Thanks for the Memories

My writing chair is in the family room. The heavy sliding door in the family room is the most used door in the house. It’s also twenty-some years old and has become harder and harder to open and close. And now, for someone on a walker, it’s virtually impossible to use. So much so that we finally decided to have it replaced, and today is the day. Dogs and people are now ensconced in the master bedroom. Let’s just say it’s a tight fit. Can I manage to work here with the Sawzall buzzing in the background? We’ll soon see.

When I was writing the next Beaumont book, a character shows up on Beau’s doorstep bringing with him a paperback reprint of an old high school yearbook from Homer, Alaska. Well, as they say, what goes around comes around.

I graduated from Bisbee High school in 1962. The summer I graduated from eighth grade, they were building a new high school in the part of Bisbee known as Warren. Unfortunately, the completion date got set back, and the facility wasn’t ready by the time school started in the fall. As a consequence the first semester of my freshman year was at the old high school, up the canyon in Old Bisbee. The four-story structure is built into the side of a hill imaginatively named … wait for it … School Hill. By the way, Old Bisbee High School once made it into the Guiness Book of World Records due to the fact that it had four ground floors. That meant there were a lot of stairs. It was also a time of full skirts and crinolines. Wait, have I just managed to decode, all these years later, why so many boys tended to hang out around the bottom of those many staircases?

Second semester of my freshman year, we moved to the new high school, then as now referred to as New Bisbee High School on, you guessed it, School Terrace Road. It, too, is built on a hill, but not as steep a one, so it consists of three separate wings built up a gradual incline and connected by covered breezeways. The old high school had no cafeteria or auditorium. The new one has both along with a separate free-standing gym and band room. When we arrived for at the beginning of second semester in 1959, everything was brand, spanking new—the desks, the tables, the paint. The rose garden down by the flagpole, eventually planted and lovingly nurtured by longtime groundskeeper, Charles Baugh, was nothing more than a vague idea and a plot of dirt.

Bisbee was a copper mining town. The BHS yearbook is called the Cuprite, and at one time I owned the entire four-year collection covering my days at Bisbee High. My two older sisters, who were in school at the same time, had to share, but I was one my own. The yearbook for my freshman year was all about saying goodbye to the old school building and its uptown location. Because ours was the last classes that had attended both schools, the school, cover for the 1962 yearbook featured a color photo of the front entrance to the new school with the flagpole in the foreground and the auditorium and office complex in the background.
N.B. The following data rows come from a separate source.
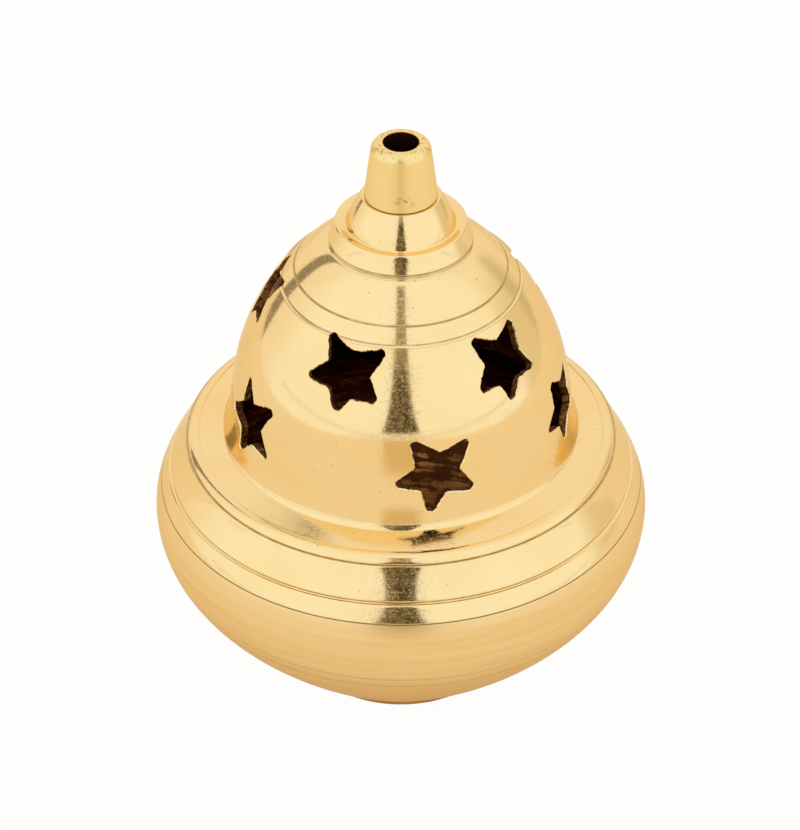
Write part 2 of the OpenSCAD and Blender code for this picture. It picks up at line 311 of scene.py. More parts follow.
class Surface:
    """A surface of revolution on a grid of section rows and equal steps round, open to changes."""

    def __init__(self, runs, finishes, edge=EDGE, steps=TURN_STEPS):
        """Lays out the grid; finishes gives each run's number among the piece's materials."""
        self.points, self.numbers = section(runs, edge)
        self.shut = self.points[0][0] > 1e-6
        self.steps, self.count = steps, len(self.points)
        azimuth = np.arange(steps) * 360.0 / steps
        flat = section_normals(self.points, self.shut)
        self.verts = swung(self.points[:, None], azimuth).reshape(-1, 3)
        self.normals = swung(flat[:, None], azimuth).reshape(-1, 3)
        self.distance = np.repeat(lengths(self.points), steps)
        rows = np.arange(self.count if self.shut else self.count - 1)
        i, j = (x.ravel() for x in np.meshgrid(rows, np.arange(steps), indexing="ij"))
        self.quads = np.stack([self.at(i, j), self.at(i, j + 1),
                               self.at(i + 1, j + 1), self.at(i + 1, j)], -1)
        self.cells = np.stack([i, j], -1)
        self.finish = np.array(finishes)[self.numbers][i]
        self.row_finish = np.array(finishes)[self.numbers]
        self.extra, self.extra_finish = [], []

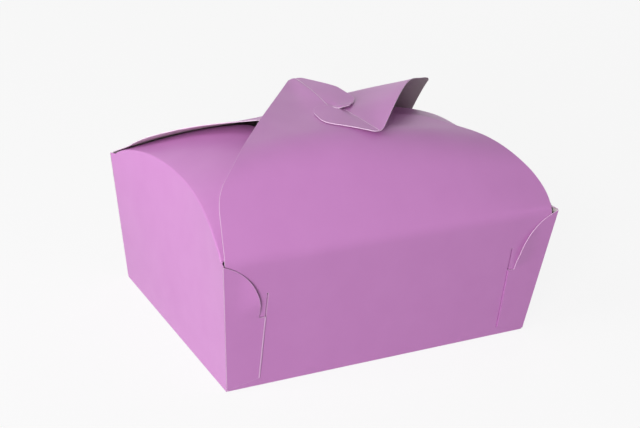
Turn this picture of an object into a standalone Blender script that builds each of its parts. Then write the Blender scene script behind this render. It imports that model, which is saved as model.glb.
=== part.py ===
"""A pastry box folded from one die-cut sheet of lilac paperboard.

The base and four flaring walls are held by four corner locks: each side wall
runs round the corner as a lug, and the lug's tongue goes in through a slit in
the front or rear wall. Curved side flaps lean in over the box, and two large
lid flaps arch over them and hook into each other with a pair of hook tabs.

Metres, +Z up, X to the right along the front wall, Y to the rear. The origin
is the middle of the base's underside. Every panel is cut flat, like the real
blank, then folded or bent to its place and given the thickness of the board.
"""

import math

import bmesh
import bpy
from mathutils import Vector

# Board
BOARD = 0.0005
CREASE_GAP = 0.0003
LAYER_GAP = 0.0003
TURN_RELIEF = 0.0004
CUT_OVERRUN = 0.004

# Base and walls, measured on the outer faces
BASE_LENGTH = 0.200
BASE_WIDTH = 0.154
WALL_HEIGHT = 0.084
SIDE_FLARE = 0.0089
FRONT_FLARE = 0.009
RIDGE_RISE = 0.048
ARCH_RISE_SHARE = 0.367
ARCH_BOW = 0.0108
ARCH_SPAN_SHARE = 0.94

# Corner locks
SLIT_PLACE = 0.0805
SLIT_BOTTOM = 0.0052
SLIT_TOP = 0.0614
SLIT_WIDTH = 0.0011
NECK_TOP = 0.0464
LUG_TOP_CLEARANCE = 0.0008
LUG_FOOT_RISE = 0.0012
LUG_EDGE = 0.004
LUG_SHOULDER_DROP = 0.0115
LUG_CORNER_RADIUS = 0.036
LUG_HOOK_RADIUS = 0.0016
TONGUE_LENGTH = 0.026
TONGUE_TAPER = 0.008
TONGUE_RADIUS = 0.005

# Side flaps
SIDE_FLAP_DEPTH = 0.062
SIDE_FLAP_END_ANGLE = math.radians(1)
SIDE_FLAP_BEND_SHARE = 0.975
SIDE_FLAP_MITRE = 0.052
SIDE_FLAP_END_INSET = 0.005
SIDE_FLAP_RADIUS = 0.012

# Lid flaps
FRONT_TIP_PLACE = 0.0573
REAR_TIP_PLACE = 0.0552
SHOULDER_INSET = 0.0042
SHOULDER_PLACE = 0.0354
SHOULDER_RADIUS = 0.0327
TIP_RADIUS = 0.0072
FRONT_ANGLE_SHARE = 1.967
FRONT_REACH_SHARE = 0.587
REAR_ANGLE_SHARE = 1.259
REAR_REACH_SHARE = 1.152
LEVEL_FADE_START = 0.006
LEVEL_FADE_LENGTH = 0.036

# How far the lid flaps sag or lift, as shares of their rise. A row stands for a place
# along the flap, and its values for the left edge, halfway, the middle, halfway and right edge
SAG_PLACE_SHARES = (0.0, 0.1, 0.2, 0.4, 0.6, 0.8, 1.0)
SAG_ACROSS_SHARES = (-1.0, -0.5, 0.0, 0.5, 1.0)
FRONT_SAG_SHARES = (
    (0.0, 0.0, 0.0, 0.0, 0.0),
    (0.017, 0.018, 0.0, -0.065, -0.171),
    (0.036, 0.022, 0.0, -0.078, -0.295),
    (-0.050, 0.002, 0.0, -0.048, -0.282),
    (-0.022, -0.023, 0.0, -0.026, -0.095),
    (-0.028, -0.076, 0.0, -0.002, -0.012),
    (0.0, 0.0, 0.0, 0.0, 0.0),
)
REAR_SAG_SHARES = (
    (0.0, 0.0, 0.0, 0.0, 0.0),
    (-0.046, 0.046, 0.0, 0.066, 0.173),
    (-0.058, 0.005, 0.0, 0.117, 0.274),
    (-0.126, -0.119, 0.0, 0.103, 0.169),
    (-0.086, -0.087, 0.0, 0.026, 0.157),
    (0.070, -0.018, 0.0, 0.031, 0.116),
    (0.0, 0.0, 0.0, 0.0, 0.0),
)

# Hook tabs, seen from above: the slits' line, the two creases and the tabs' outlines
KERF = 0.0006
SWAP_START = -0.0036
SWAP_LENGTH = 0.0046
SWAP_KEEP = 0.010
SWAP_SPREAD_SHARE = 1.2
FRONT_CREASE_FOOT = (-0.0036, -0.0004)
FRONT_CREASE_TOP_X = 0.0014
REAR_CREASE_FOOT = (0.0010, -0.0086)
REAR_CREASE_TOP_X = 0.0028
SWIRL_LEFT = (-0.0116, -0.0013)
SWIRL_MIDDLE = (-0.0010, -0.0056)
SWIRL_LOW = (0.0034, -0.0084)
SWIRL_RISE = (0.0082, -0.0056)
SWIRL_RIGHT = (0.0136, -0.0006)
FRONT_TAB_SIDE = (0.0174, 0.0255, 0.014)
FRONT_TAB_HOOK = (0.0198, 0.0088, 0.006)
REAR_TAB_SIDE = (-0.0165, -0.0300, 0.014)
REAR_TAB_HOOK = (-0.0196, -0.0160, 0.007)

ARC_STEPS = 6

LILAC = (0.74, 0.36, 0.70, 1.0)


# Small helpers


def smooth(t):
    t = min(max(t, 0.0), 1.0)
    return t * t * (3 - 2 * t)


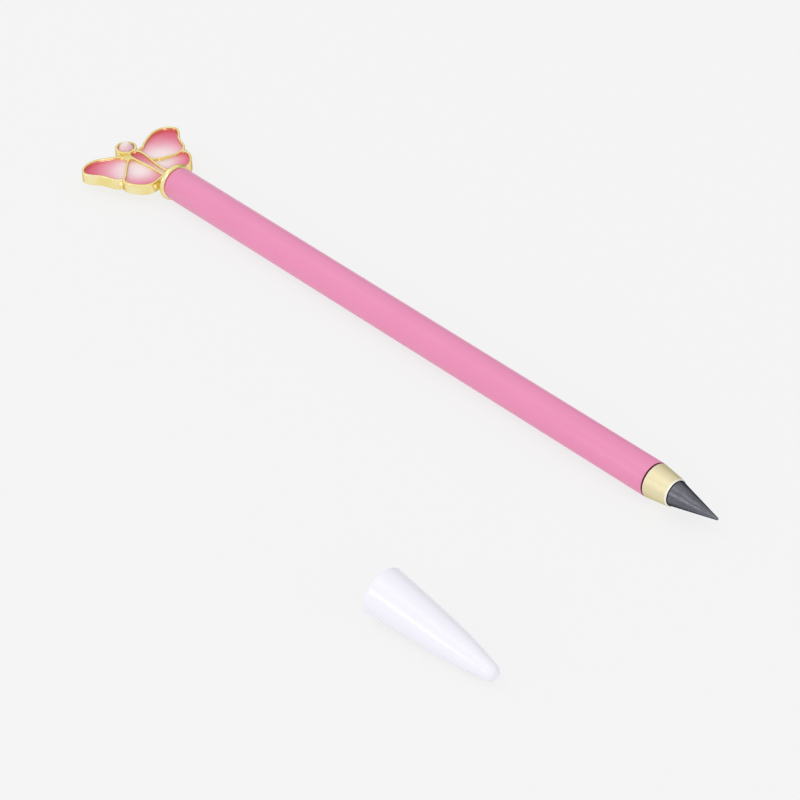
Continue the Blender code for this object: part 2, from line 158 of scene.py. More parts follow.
def add_node(material, kind, inputs=None, stops=(), **settings):
    """Adds a node with its settings.

    An input is given a value, or another node's output to be linked to. A colour ramp also takes its
    stops, each as (place, colour), with the colour in sRGB hex or as linear RGBA.
    """
    node = material.node_tree.nodes.new(kind)
    for name, value in settings.items():
        setattr(node, name, value)
    for name, value in (inputs or {}).items():
        if isinstance(value, bpy.types.NodeSocket):
            material.node_tree.links.new(value, node.inputs[name])
        else:
            node.inputs[name].default_value = value
    while stops and len(node.color_ramp.elements) < len(stops):
        node.color_ramp.elements.new(0.5)
    for number, (place, colour) in enumerate(stops):
        node.color_ramp.elements[number].position = place
        node.color_ramp.elements[number].color = linear(colour) if isinstance(colour, str) else colour
    return node


def start_material(name, **values):
    """A new material whose shader sockets are set by name, with _ for each space. It returns both."""
    material = bpy.data.materials.new(name)
    material.use_nodes = True
    shader = material.node_tree.nodes["Principled BSDF"]
    for key, value in values.items():
        shader.inputs[key.replace("_", " ")].default_value = value
    return material, shader


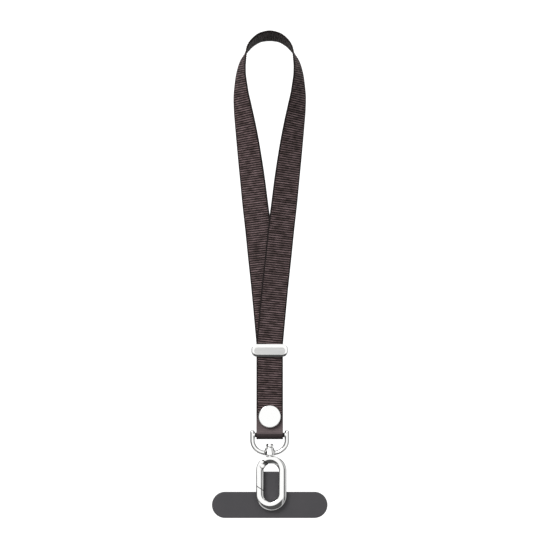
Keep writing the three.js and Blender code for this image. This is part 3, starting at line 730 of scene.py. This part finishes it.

A few years ago, when several of my classmates came to dinner, I went to the library to retrieve my yearbooks only to discover that they weren’t there. Because we had the house in Tucson, I assumed they must have ended up on those bookshelves, but it turns out I was wrong. When I checked, they weren’t in Tucson, either. Somehow, in my many travels up and down I-5, the box containing yearbooks, not only mine, but those of my first husband as well along with two from our years of teaching at Sells had gone missing.

Pat McAdams—now Pat McAdams Hall—and I became friends in fourth grade. She lived just a block away, as long as I used the path between our fence and Mrs. Corbett’s garage to get there walking. And, in case you’re interested, Thelma and Mac McAdams’ house on Campbell Avenue is the one I pictured in my mind as being the house where Joanna Brady grew up.

Pat was visiting here from Florida on the occasion of our Cuprite-free dinner. Several years later, what should show up in the mail but a paperback reprint of the 1961 edition of the Cuprite, compliments of Pat. I was glad to have the one from our junior year, but this week the mailman and Pat came through once again. This time, when I opened the envelope there was the one from our senior year.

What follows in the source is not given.